After several months of work, Marcelo Velázquez and I published a document that reviews the pricing structure of gasoline and diesel in Bolivia since 1986. Additionally, we quantified most types of subsidies in the country. Yes, there’s more than one. The document can be downloaded in this link.
For now, I’d like to focus on two types of subsidies: 1) the direct subsidy on imports and 2) the so-called opportunity cost subsidy. The first is widely known. YPFB buys gasoline and diesel from other countries at high prices and sells them cheaply in Bolivia. To cover the negative gap, YPFB receives notes (NOCREs) from the Government, which it then uses to pay taxes. The result? All taxpayers finance this subsidy. This is a classic case where Bolivians buy at high prices and sell at low ones.
The second type of subsidy is more interesting and less discussed. When you turn on your stove to make coffee or start the engine of your natural gas-powered car, you might think, “This is so cheap.” Perhaps comparing it to the cost of an electric stove or a gasoline-powered vehicle. The reason all Bolivians have access to cheap natural gas—whether for cooking, driving, or electricity—is because the prices paid to natural gas producers are extremely low.
But what exactly is a low price? Is it one that doesn’t cover production costs? One that doesn’t allow producers a reasonable profit? Low compared to what? This is where the concept of opportunity cost —a very economic idea — comes into play.

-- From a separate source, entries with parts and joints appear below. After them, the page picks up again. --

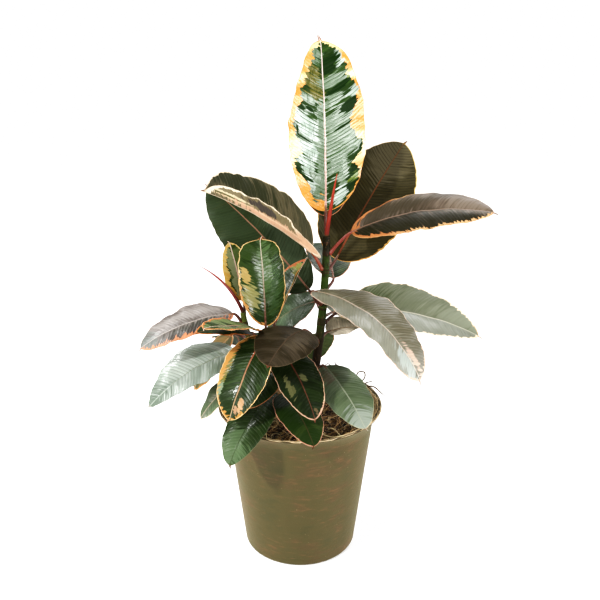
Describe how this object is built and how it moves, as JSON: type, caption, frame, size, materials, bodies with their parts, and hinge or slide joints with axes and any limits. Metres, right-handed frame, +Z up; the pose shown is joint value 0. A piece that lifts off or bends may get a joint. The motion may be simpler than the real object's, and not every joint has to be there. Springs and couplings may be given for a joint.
{
  "type": "potted tricolor rubber plant",
  "caption": "Potted tricolor rubber plant: broad leathery variegated leaves spiral up slender stems with red bud sheaths, in a plain flared olive-brown pot topped with coconut fibre.",
  "frame": {"origin": "centre of the pot's flat underside, on the pot's turning axis", "axes": "+Z up, along the plant's height; -Y towards the viewer of the plant's front; +X to the right as seen from the front"},
  "size_m": [0.5155, 0.3875, 0.7875],
  "materials": {
    "pot": "matt olive-brown with soft rust patches",
    "fibre": "rough brown coconut fibre over potting mix",
    "bark": "smooth green to purple-brown stem with leaf scars",
    "sheath": "satin red bud sheath",
    "leaf": "glossy leathery leaf with cream, orange and pink margins"
  },
  "bodies": {
    "root": {"pot": "pot", "fill": "fibre", "main_stem": "bark", "front_shoot_stem": "bark", "left_shoot_stem": "bark", "main_bud_sheath": "sheath", "left_bud_sheath": "sheath", "leaf_top": "leaf", "leaf_back_right_high": "leaf", "leaf_right_high": "leaf", "leaf_left_high": "leaf", "leaf_back_left_high": "leaf", "leaf_front_right": "leaf", "leaf_right_middle": "leaf", "leaf_back_middle": "leaf", "leaf_front_middle": "leaf", "leaf_back_right_low": "leaf", "leaf_back_low": "leaf", "leaf_back_left_middle": "leaf", "leaf_back_high": "leaf", "leaf_back_right_middle": "leaf", "leaf_back_left_low": "leaf", "leaf_front_right_low": "leaf", "shoot_leaf_upright": "leaf", "shoot_leaf_right": "leaf", "shoot_leaf_left": "leaf", "shoot_leaf_left_under": "leaf", "shoot_leaf_front": "leaf", "shoot_leaf_front_under": "leaf", "shoot_leaf_front_low": "leaf", "shoot_leaf_front_right": "leaf", "shoot_leaf_front_lowest": "leaf", "left_leaf_upright": "leaf", "left_leaf_long": "leaf", "left_leaf_low": "leaf", "left_leaf_back_low": "leaf", "left_leaf_lowest": "leaf", "left_leaf_back": "leaf", "left_leaf_back_lowest": "leaf"}
  },
  "joints": []
}
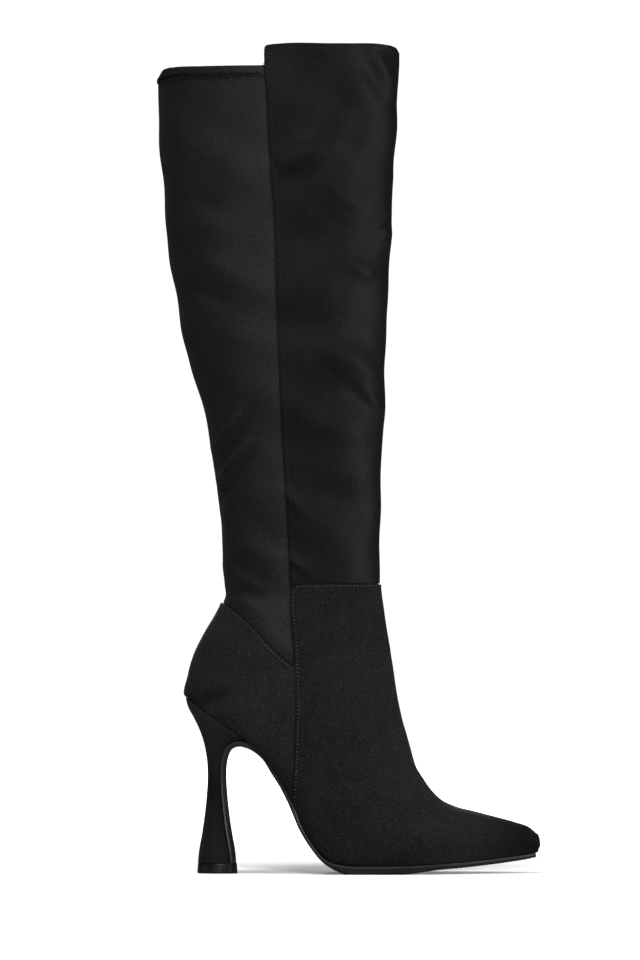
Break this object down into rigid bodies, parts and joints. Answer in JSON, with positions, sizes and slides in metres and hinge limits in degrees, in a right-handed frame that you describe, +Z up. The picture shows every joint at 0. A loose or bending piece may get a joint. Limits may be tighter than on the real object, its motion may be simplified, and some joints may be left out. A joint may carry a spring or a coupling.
{
  "type": "knee-high boot",
  "caption": "Pointed knee-high dress boot with a tall waisted heel, a suede front and a stretch panel down the back of the leg.",
  "frame": {"origin": "centre of the top lift's lower face, on the floor", "axes": "+X from the heel towards the toe, +Y towards the inner side of the foot, +Z up the leg"},
  "size_m": [0.2377, 0.0834, 0.5134],
  "materials": {
    "suede": "matte napped suede",
    "heel_cover": "matte suede cover",
    "stretch_fabric": "dull knitted stretch cloth",
    "lining_leather": "smooth dull lining",
    "footbed": "smooth, semi-matte",
    "sole_rubber": "satin edge, fine tread underneath",
    "lift": "polished sides"
  },
  "bodies": {
    "root": {"upper": "lining_leather", "vamp": "suede", "counter": "suede", "front_leg_panel": "suede", "stretch_back_panel": "stretch_fabric", "insole": "footbed", "outsole": "sole_rubber", "heel": "heel_cover", "top_lift": "lift"}
  },
  "joints": []
}
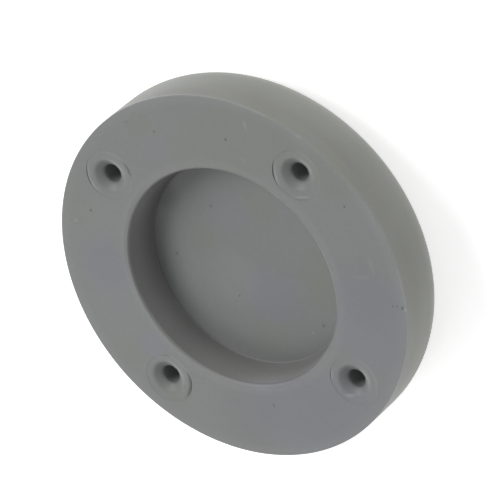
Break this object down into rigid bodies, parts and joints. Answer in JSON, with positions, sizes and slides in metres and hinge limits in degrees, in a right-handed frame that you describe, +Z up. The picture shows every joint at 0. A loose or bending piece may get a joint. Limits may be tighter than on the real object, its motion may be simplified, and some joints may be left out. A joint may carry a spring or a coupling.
{
  "type": "appliance foot",
  "caption": "Round solid rubber appliance foot with a shallow round recess and blind pilot holes in its flat mounting face, and a flat tread with a rolled edge.",
  "frame": {"origin": "centre of the tread, the flat face that stands on the floor", "axes": "+Z up the pad's axis, out of the mounting face; the pilot holes lie on the diagonals between X and Y"},
  "size_m": [0.08, 0.08, 0.017],
  "materials": {
    "foot_rubber": "matte"
  },
  "bodies": {
    "root": {"foot": "foot_rubber"}
  },
  "joints": []
}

If natural gas producers and YPFB decided to sell this gas to Brazil or Argentina, they would receive prices 7 to 8 times higher. Therefore, when they sell the gas to the domestic market at low prices, they lose the opportunity to sell it in more lucrative markets like Brazil or Argentina.

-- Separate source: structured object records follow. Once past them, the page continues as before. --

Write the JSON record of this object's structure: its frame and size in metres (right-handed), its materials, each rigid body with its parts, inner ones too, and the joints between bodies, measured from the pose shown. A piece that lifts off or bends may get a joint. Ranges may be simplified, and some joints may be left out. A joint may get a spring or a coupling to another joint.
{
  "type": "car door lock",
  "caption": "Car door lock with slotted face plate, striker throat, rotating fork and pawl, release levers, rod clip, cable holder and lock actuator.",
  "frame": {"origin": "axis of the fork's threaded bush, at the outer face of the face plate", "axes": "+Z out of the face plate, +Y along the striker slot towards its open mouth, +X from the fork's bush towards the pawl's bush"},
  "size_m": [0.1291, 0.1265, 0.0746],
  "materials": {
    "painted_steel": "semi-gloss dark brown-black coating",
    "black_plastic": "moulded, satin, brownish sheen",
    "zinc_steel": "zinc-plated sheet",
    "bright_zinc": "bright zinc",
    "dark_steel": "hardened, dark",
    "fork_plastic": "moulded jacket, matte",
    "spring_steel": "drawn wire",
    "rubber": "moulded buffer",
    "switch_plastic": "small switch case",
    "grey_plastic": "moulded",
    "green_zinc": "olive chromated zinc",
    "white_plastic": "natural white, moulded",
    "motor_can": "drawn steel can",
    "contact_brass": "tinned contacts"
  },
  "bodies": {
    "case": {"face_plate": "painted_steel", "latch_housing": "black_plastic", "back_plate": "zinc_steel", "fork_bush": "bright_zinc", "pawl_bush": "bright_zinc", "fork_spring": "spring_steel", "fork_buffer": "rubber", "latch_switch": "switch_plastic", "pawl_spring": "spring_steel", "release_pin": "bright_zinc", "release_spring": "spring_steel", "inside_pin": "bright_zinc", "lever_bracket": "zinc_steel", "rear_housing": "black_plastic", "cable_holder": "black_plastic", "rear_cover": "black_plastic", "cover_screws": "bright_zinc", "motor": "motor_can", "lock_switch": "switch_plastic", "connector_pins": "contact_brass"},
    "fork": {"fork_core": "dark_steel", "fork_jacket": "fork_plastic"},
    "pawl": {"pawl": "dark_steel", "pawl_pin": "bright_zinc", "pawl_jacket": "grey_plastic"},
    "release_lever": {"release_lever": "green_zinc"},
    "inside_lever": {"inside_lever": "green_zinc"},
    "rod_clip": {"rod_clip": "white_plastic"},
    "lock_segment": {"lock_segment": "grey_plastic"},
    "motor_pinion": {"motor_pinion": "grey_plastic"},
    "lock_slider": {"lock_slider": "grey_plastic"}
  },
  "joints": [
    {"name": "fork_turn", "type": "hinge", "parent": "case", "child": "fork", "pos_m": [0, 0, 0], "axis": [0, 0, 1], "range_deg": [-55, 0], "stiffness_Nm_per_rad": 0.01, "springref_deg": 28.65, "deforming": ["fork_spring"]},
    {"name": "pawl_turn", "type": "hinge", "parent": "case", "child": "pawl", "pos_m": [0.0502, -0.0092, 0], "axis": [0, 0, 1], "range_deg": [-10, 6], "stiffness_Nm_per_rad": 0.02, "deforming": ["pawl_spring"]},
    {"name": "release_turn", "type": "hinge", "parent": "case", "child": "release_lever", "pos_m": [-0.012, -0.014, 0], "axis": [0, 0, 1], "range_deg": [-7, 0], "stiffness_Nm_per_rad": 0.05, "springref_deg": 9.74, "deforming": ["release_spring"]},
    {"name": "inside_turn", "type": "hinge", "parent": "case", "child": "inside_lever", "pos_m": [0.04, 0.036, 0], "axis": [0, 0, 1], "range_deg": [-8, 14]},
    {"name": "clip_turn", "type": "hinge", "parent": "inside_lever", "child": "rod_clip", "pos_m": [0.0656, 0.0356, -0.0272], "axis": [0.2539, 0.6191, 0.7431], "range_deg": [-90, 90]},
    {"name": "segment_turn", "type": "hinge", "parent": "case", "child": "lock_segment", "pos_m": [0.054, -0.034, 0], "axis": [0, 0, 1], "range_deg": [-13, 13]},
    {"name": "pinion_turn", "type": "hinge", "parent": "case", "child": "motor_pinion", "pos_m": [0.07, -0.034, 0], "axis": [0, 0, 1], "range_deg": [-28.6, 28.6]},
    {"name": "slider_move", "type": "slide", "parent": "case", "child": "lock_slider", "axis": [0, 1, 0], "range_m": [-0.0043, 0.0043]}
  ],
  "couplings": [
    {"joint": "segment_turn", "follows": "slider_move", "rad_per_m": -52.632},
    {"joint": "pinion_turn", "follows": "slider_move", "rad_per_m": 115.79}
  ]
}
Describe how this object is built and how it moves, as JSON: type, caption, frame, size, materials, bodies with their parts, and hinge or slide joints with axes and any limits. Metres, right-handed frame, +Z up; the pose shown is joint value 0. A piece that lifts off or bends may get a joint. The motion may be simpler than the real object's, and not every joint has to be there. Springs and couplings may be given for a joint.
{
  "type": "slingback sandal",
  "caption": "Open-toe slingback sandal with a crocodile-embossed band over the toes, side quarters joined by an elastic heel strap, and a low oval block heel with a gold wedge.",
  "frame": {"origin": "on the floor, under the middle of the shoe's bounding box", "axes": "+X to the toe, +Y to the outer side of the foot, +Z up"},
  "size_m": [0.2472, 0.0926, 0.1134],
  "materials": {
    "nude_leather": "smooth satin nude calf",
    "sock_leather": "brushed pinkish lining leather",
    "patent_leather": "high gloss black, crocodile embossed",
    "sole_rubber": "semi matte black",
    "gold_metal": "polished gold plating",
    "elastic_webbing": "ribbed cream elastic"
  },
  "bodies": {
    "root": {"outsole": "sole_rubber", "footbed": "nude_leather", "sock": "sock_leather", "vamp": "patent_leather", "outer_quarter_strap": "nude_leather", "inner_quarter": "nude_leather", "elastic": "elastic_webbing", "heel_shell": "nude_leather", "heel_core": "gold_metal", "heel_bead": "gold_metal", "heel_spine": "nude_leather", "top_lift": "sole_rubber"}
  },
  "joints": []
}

You might now think, “Well, that’s YPFB’s and the gas producers’ problem. As long as I get cheap gas, I’m happy.” And to a certain extent, you’re right. However, this reasoning doesn’t reflect the full picture. Royalty payments (18%) and the Direct Hydrocarbon Tax (32%) are calculated using this domestic selling price. In other words, when gas is sold cheaply in the domestic market, royalty and tax revenues are also low. Conversely, if this gas were sold on external markets, royalties and tax revenues would be 7 to 8 times higher.
A cold solution would be: Raise domestic gas prices to match the export parity price, the price Brazil and Argentina pay. It’s a tough solution. It reminds me of the time I had to present these concepts at a Human Rights Assembly. A woman raised her hand and said, “My husband fought in the Chaco War defending this gas, so why should I pay high prices for something that is mine?” Simple as that. The lady wants low prices because she considers natural gas to be hers, period.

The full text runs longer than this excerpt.